Still, Shed has spotted some potential pluses with the new arrangements. If anyone knows of masks enormous enough to cover Mrs Shed's face - all of it, ideally - then please send your links to him c/o PH. Thank you.

Meanwhile, life goes on, as does the used car market. At some point you would think that prices might start to reflect the logistical difficulties buyers are going to have in getting to a seller's house/premises. There are no obvious signs of that happening just yet, but it doesn't really matter in Shedland because the rules of our funny little game mean that prices here never go above £1,500 anyway.

Enter, with some degree of Swedish swagger, this rather smart black'n'cream Volvo C70 convertible at £1,490. This is a year-one example of the second-generation (2006-2013) C70, a Volvo/Pininfarina Sweden joint venture that marked the Italian house's first manufacturing effort outside Italy. Unlike the gen-one C70 - also a Volvo JV, this time with Tom Walkinshaw Racing, and which came as either a coupe or a soft top - the Mk 2 car was exclusively a pillarless steel hardtop with global one-press window opening.

That three-section hardtop (the boot lid is aluminium) was built by German outfit Webasto, which is not that big a name now but was pretty much the only name for open-top engineering when Shed was a lad. You can only deploy a C70 roof when the car is stationary, but that's no bad thing in Shed's opinion. He'll never forget the time when Mrs Shed decided to deploy the roof of his Triumph TR6 at 50mph 'to get some air in'. After stopping and walking back down the road for a considerable distance Shed eventually found most of his hood adorning the frame of a local scarecrow, but he never did find all of the pieces.

Anyway, back to the C70, which in this case is a T5 model which means summertime fun. Fun in a Volvo, ye say? Why not? The PH bot has pessimistically got this one down at 220hp, but the reality is better than that. Turbo-assisted, the 2,521cc straight-five motor produced a warblesome 230hp, with 236lb ft of torque across a 3,300rpm spread starting at 1,500rpm. Even with 1,725kg to shift, the six-speed manual's 0-60 time was knocking on the door of six seconds (nearly half a second quicker than the auto). Top whack was 150mph, and the combined fuel economy was just under 32mpg. Not bad stats.

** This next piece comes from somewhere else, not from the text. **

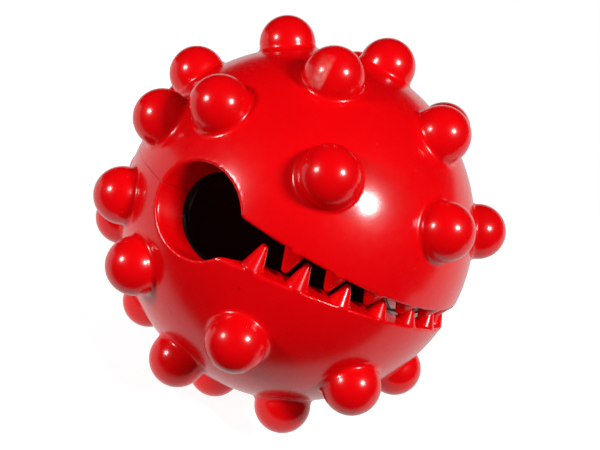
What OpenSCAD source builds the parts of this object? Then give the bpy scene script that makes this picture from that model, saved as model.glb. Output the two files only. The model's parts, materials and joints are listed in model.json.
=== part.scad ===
// Treat dispensing ball: a hollow rubber ball with rounded nubs all over, a toothed
// mouth slot across its front and a round treat hole at each end of the mouth.
// It is moulded in two halves that are bonded at the seam plane, and each half is
// lined with a thin black cup.
// The origin is the ball's centre. +Z is square to the seam plane, +X points out of
// the middle of the mouth, and azimuths are counted from +X towards +Y.

/* [Ball] */
// Diameter of the ball's body, without the nubs
body_d = 86; // [78:1:100]
// Thickness of the red rubber wall
wall = 6.5; // [5.5:0.5:8]
// Thickness of the black inner liner
liner_t = 2; // [1:0.25:3]

/* [Nubs] */
// Diameter of a nub's round dome
nub_d = 13.5; // [11:0.5:15]
// How far the dome's centre stands outside the ball's surface
nub_rise = 1; // [0:0.25:2]
// How far the skirt's foot spreads past the dome
nub_flare = 1.3; // [0.5:0.1:2]
// Nubs in the ring on each side of the mouth
ring_count = 8; // [6:1:9]
// Latitude of that ring above or below the seam plane, in degrees
ring_lat = 27.5; // [25:0.5:32]
// Azimuth of the ring's first nub, in degrees
ring_phase = 1.5; // [0:0.5:20]
// Nubs in the crown ring round each pole
crown_count = 5; // [4:1:6]
// Latitude of the crown ring, in degrees
crown_lat = 57.5; // [54:0.5:60]
// Azimuth of the crown ring's first nub, in degrees
crown_phase = 5; // [0:1:30]
// Nubs on each side of the closed seam
seam_nub_count = 4; // [2:1:4]
// Latitude of those nubs, in degrees
seam_nub_lat = 13.3; // [12.5:0.1:14]
// Azimuth step between those nubs, in degrees
seam_nub_step = 48; // [40:1:50]

/* [Mouth] */
// Half of the mouth's sweep, from its middle to where a treat hole's axis leaves the ball
mouth_half = 74.5; // [70:0.5:76]
// Height of the upper lip above the seam plane, at the middle of the mouth
lip_up = 3.05; // [2.8:0.05:3.6]
// Radius of the upper lip's arch, which rises towards the treat holes
upper_arch_r = 500; // [400:20:800]
// Depth of the lower lip below the seam plane, at the middle of the mouth
lip_down = 1.65; // [1.5:0.05:2.2]
// Radius of the lower lip's arch, which drops towards the treat holes
lower_arch_r = 200; // [180:10:300]

/* [Treat holes] */
// Diameter of a treat hole
hole_d = 20.2; // [18.8:0.2:20.8]
// Azimuth that a treat hole's axis points to, so that it runs in a little from behind
hole_azimuth = 100; // [94:1:104]
// Height of the treat holes' axes over the seam plane
hole_level = -0.2; // [-0.6:0.1:0.6]

/* [Teeth] */
// Teeth on the upper lip, where it is long enough for them
upper_teeth = 7; // [1:2:7]
// Teeth on the lower lip, which stand between the upper ones
lower_teeth = 8; // [2:2:8]
// Azimuth step between the teeth of one lip, in degrees
tooth_step = 14.1; // [13.8:0.1:14.4]
// How far each row is turned away from the other, in degrees
row_turn = 0.8; // [0:0.1:1]
// Diameter of a tooth at its foot
tooth_d = 5; // [4.2:0.1:5.2]
// Diameter of a tooth's rounded tip
tooth_tip_d = 1.8; // [1:0.1:2.2]
// Height of a tooth from lip to tip, where the mouth is open wide enough
tooth_h = 5.6; // [5:0.1:5.8]
// Least clearance from a tooth's tip to the other lip
tooth_gap = 1.2; // [1:0.1:1.6]
// How far the tooth's axis stands inside the ball's surface
tooth_inset = 2.6; // [2.6:0.1:3.2]

/* [Hidden] */

// Overrun of a cut past the surface that it opens
over = 1;
// Sides of a full circle in the preview mesh
$fn = 96;

body_r = body_d / 2;
lining_r = body_r - wall;
cavity_r = lining_r - liner_t;

// Nub: the skirt starts under the ball's surface and ends inside the dome
nub_r = nub_d / 2;
nub_centre_r = body_r + nub_rise;
nub_foot_r = nub_r + nub_flare;
nub_foot_depth = body_r - sqrt(body_r * body_r - nub_foot_r * nub_foot_r);
// Depth of the foot below the surface's edge there, so that none of it shows
nub_root = 0.4;
nub_skirt_top = nub_rise + nub_flare / 3;
nub_skirt_r = sqrt(nub_r * nub_r - pow(nub_skirt_top - nub_rise, 2)) - nub_root / 3;
nub_skirt_h = nub_foot_depth + nub_root + nub_skirt_top;

// Treat hole: how far its axis passes in front of the ball's centre
hole_r = hole_d / 2;
hole_offset = body_r * sin(hole_azimuth - mouth_half);

// Mouth: the slot ends at the treat holes' axes, half-way through the wall
mouth_back_x = hole_offset * sin(hole_azimuth)
    + sqrt(pow(body_r - wall / 2, 2) - pow(hole_offset, 2)) * cos(hole_azimuth);
lip_rise = body_r * body_r / upper_arch_r;
lip_drop = body_r * body_r / lower_arch_r;
outer_r = nub_centre_r + nub_r;

// Tooth: the foot narrows again under the lip, so that it stays inside the wall
tooth_r = tooth_d / 2;
tooth_tip_r = tooth_tip_d / 2;
tooth_ring_r = body_r - tooth_inset;
tooth_root_h = 1.2;
tooth_root_r = tooth_r - tooth_root_h / 2;
// Azimuth where a treat hole's front edge crosses the tooth ring, so that the lips end there
lip_end = hole_azimuth - asin((hole_offset + hole_r) / tooth_ring_r);
// Furthest azimuth of a tooth whose foot stands on the lip all round
last_tooth = lip_end - asin(tooth_r / tooth_ring_r);

red = [0.90, 0.02, 0.05];
black = [0.05, 0.045, 0.05];

// Azimuth and latitude of every nub on one half, with side 1 above and -1 below
function nub_places(side) = concat(
    [[0, side * 90]],
    [for (k = [0 : crown_count - 1]) [crown_phase + k * 360 / crown_count, side * crown_lat]],
    [for (k = [0 : ring_count - 1]) [ring_phase + k * 360 / ring_count, side * ring_lat]],
    [for (k = [0 : seam_nub_count - 1])
        [180 + (k - (seam_nub_count - 1) / 2) * seam_nub_step, side * seam_nub_lat]]
);

// Azimuth of each tooth of a row, which is centred on the middle of the mouth but for its turn.
// A row loses its end teeth where a shorter mouth or a wider hole leaves no lip for them.
function tooth_places(count, turn) = [
    for (k = [0 : count - 1])
        let (azimuth = turn + (k - (count - 1) / 2) * tooth_step)
            if (abs(azimuth) < last_tooth) azimuth
];

// How far a lip's arch has left its middle height where the tooth ring passes that azimuth
function arch_z(arch_r, azimuth) =
    arch_r - sqrt(pow(arch_r, 2) - pow(tooth_ring_r * sin(azimuth), 2));

function upper_lip_z(azimuth) = lip_up + arch_z(upper_arch_r, azimuth);

function lower_lip_z(azimuth) = -lip_down - arch_z(lower_arch_r, azimuth);

// Height of the tooth at that azimuth: the full one, but less where the lips are closer
function tooth_height(azimuth) =
    min(tooth_h, upper_lip_z(azimuth) - lower_lip_z(azimuth) - tooth_gap);

// One nub on the +Z axis: a round dome on a short spreading skirt
module nub() {
    translate([0, 0, nub_centre_r])
        sphere(r = nub_r);
    translate([0, 0, body_r - nub_foot_depth - nub_root])
        cylinder(h = nub_skirt_h, r1 = nub_foot_r, r2 = nub_skirt_r);
}

module nubs(side) {
    for (place = nub_places(side))
        rotate([0, 90 - place[1], place[0]])
            nub();
}

// One tooth on the +Z axis, with its foot at height zero and its root below
module tooth(height) {
    tip_h = height - tooth_tip_r;
    cylinder(h = tip_h, r1 = tooth_r, r2 = tooth_tip_r);
    translate([0, 0, tip_h])
        sphere(r = tooth_tip_r);
    translate([0, 0, -tooth_root_h])
        cylinder(h = tooth_root_h, r1 = tooth_root_r, r2 = tooth_r);
}

module upper_tooth_row() {
    for (azimuth = tooth_places(upper_teeth, row_turn))
        rotate([0, 0, azimuth])
            translate([tooth_ring_r, 0, upper_lip_z(azimuth)])
                mirror([0, 0, 1])
                    tooth(tooth_height(azimuth));
}

module lower_tooth_row() {
    for (azimuth = tooth_places(lower_teeth, -row_turn))
        rotate([0, 0, azimuth])
            translate([tooth_ring_r, 0, lower_lip_z(azimuth)])
                tooth(tooth_height(azimuth));
}

// The mouth slot, between the arches of its two lips
module mouth_cut() {
    reach = outer_r + over;
    bottom = -lip_down - lip_drop;
    difference() {
        translate([mouth_back_x, -reach, bottom])
            cube([reach - mouth_back_x, 2 * reach, lip_up + lip_rise - bottom]);
        translate([mouth_back_x - over, 0, lip_up + upper_arch_r])
            rotate([0, 90, 0])
                cylinder(h = reach, r = upper_arch_r);
        translate([mouth_back_x - over, 0, -lip_down - lower_arch_r])
            rotate([0, 90, 0])
                cylinder(h = reach, r = lower_arch_r);
    }
}

module treat_hole_cuts() {
    translate([0, 0, hole_level])
        for (side = [-1, 1])
            rotate([0, 90, side * hole_azimuth])
                translate([0, -side * hole_offset, 0])
                    cylinder(h = body_r + over, r = hole_r);
}

// Everything on the far side of the seam plane from one half
module other_side(side) {
    reach = outer_r + over;
    translate([-reach, -reach, side > 0 ? -2 * reach : 0])
        cube(2 * reach);
}

module shell_half(side) {
    difference() {
        union() {
            sphere(r = body_r);
            nubs(side);
        }
        sphere(r = lining_r);
        other_side(side);
        mouth_cut();
        treat_hole_cuts();
    }
}

module liner_half(side) {
    difference() {
        sphere(r = lining_r);
        sphere(r = cavity_r);
        other_side(side);
        mouth_cut();
        treat_hole_cuts();
    }
}

module upper_shell() {
    color(red) {
        shell_half(1);
        upper_tooth_row();
    }
}

module lower_shell() {
    color(red) {
        shell_half(-1);
        lower_tooth_row();
    }
}

module upper_liner() {
    color(black)
        liner_half(1);
}

module lower_liner() {
    color(black)
        liner_half(-1);
}

upper_shell();
lower_shell();
upper_liner();
lower_liner();
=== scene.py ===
"""Looks of the treat dispensing ball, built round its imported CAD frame.

The ball is moulded from glossy red rubber in two halves, each lined with a thin black
cup. Geometry Nodes measure the distance to the moulded shape and draw the mesh on it.
"""

import json
import math

import bpy
from mathutils import Matrix, Vector


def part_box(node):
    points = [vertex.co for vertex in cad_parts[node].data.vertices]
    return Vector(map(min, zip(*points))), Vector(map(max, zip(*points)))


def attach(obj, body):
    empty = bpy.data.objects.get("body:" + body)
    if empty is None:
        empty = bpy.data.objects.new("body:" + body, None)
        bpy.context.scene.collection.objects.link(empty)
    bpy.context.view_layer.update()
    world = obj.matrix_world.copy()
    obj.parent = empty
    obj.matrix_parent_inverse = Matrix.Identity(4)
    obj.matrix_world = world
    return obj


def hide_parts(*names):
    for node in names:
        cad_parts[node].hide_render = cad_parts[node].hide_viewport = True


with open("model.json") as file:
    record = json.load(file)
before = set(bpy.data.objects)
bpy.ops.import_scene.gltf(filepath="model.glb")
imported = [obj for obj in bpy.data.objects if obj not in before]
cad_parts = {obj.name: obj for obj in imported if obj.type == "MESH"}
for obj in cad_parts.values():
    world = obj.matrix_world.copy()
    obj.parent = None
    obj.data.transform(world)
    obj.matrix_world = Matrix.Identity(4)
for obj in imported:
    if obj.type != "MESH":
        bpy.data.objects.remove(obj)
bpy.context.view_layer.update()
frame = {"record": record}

MM = 0.001
DEG = math.radians(1)
ORIGIN = (0.0, 0.0, 0.0)

MATH = "ShaderNodeMath"
VECTOR = "ShaderNodeVectorMath"
XYZ = "ShaderNodeCombineXYZ"
SPLIT = "ShaderNodeSeparateXYZ"
RANGE = "ShaderNodeMapRange"
GROUP = "GeometryNodeGroup"
MOVE = "GeometryNodeSetPosition"
HERE = "GeometryNodeInputPosition"
SHADING = "GeometryNodeSetShadeSmooth"
BOOLEAN = "GeometryNodeMeshBoolean"
NOISE = "ShaderNodeTexNoise"
MIX = "ShaderNodeMix"

# Sizes of the ball, as in the CAD model. The fillets, soft edges and rims are added to it here
OUTER_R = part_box("upper_shell")[1].z
FLOOR_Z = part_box("lower_shell")[0].z
BALL_R = 43 * MM
WALL = 6.5 * MM
LINING_R = -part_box("upper_liner")[0].x
LINER_T = 2 * MM
CAVITY_R = LINING_R - LINER_T
LINER_EDGE = 0.3 * MM

NUB_R = 6.75 * MM
NUB_CENTRE_R = OUTER_R - NUB_R
NUB_FILLET = 1.1 * MM
# Nubs of each ring: how many, azimuth of the first, step and latitude, in degrees
NUB_RINGS = {
    "Pole": (1, 0, 360, 90),
    "Crown": (5, 5, 72, 57.5),
    "Mouth ring": (8, 1.5, 45, 27.5),
    "Seam row": (4, 108, 48, 13.3),
}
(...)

Inside you had all the classic luxury tranklements of a top-spec Volvo, including the neat 'floating' centre console and a hatch in the back of the rear seat to allow the transportation of long things, like Shed's face whenever his mother in law visits. Even the rear passengers were well looked after with well-bolstered squidgy seats, if not that much legroom.

Obviously you'll want to know that the roof works, or else the whole deal is a dud. Annoyingly, the trade vendor has given us no pics of the car with the roof down, which is a pity for two reasons: one, that could well mean it doesn't work; and two, a C70 actually looks rather good topless, <insert your own Mrs Shed joke here>.

While we're on the question of looks, the C70 went through a not massively convincing facelift in 2010, so you could say that our gen-two Shed with the fast T5 engine, the SE Lux spec and the 15 per cent less wobbly tintop chassis (with the top up, anyway) is very much 'on point' or whatever it is they say nowadays to describe the best option available.

If the roof does work then we reckon this is good value. These C70 T5s were a smidge under £40,000 when they came out. This one has plenty of life left in it for £38,500 less than that. Just never change your mind halfway through the opening or lowering the roof if you want to avoid a messy and expensive collision between the three parts. Failing sensors where the roof clicks into the top of the windscreen will result in a not-quite-locked type situation, not good in a winter or high-speed scenario. In general, however, these Webasto roofs were solid units that rarely suffered from the stripped cogs that regularly side-line other cars, or even write them off entirely if they're cheap enough.

You might encounter a bit of rattling and squeaking, especially with the ride-hardening 18-inch wheels that SE Luxes came with, but in that case just follow Shed's example and insert earphones, or leave the missus at home.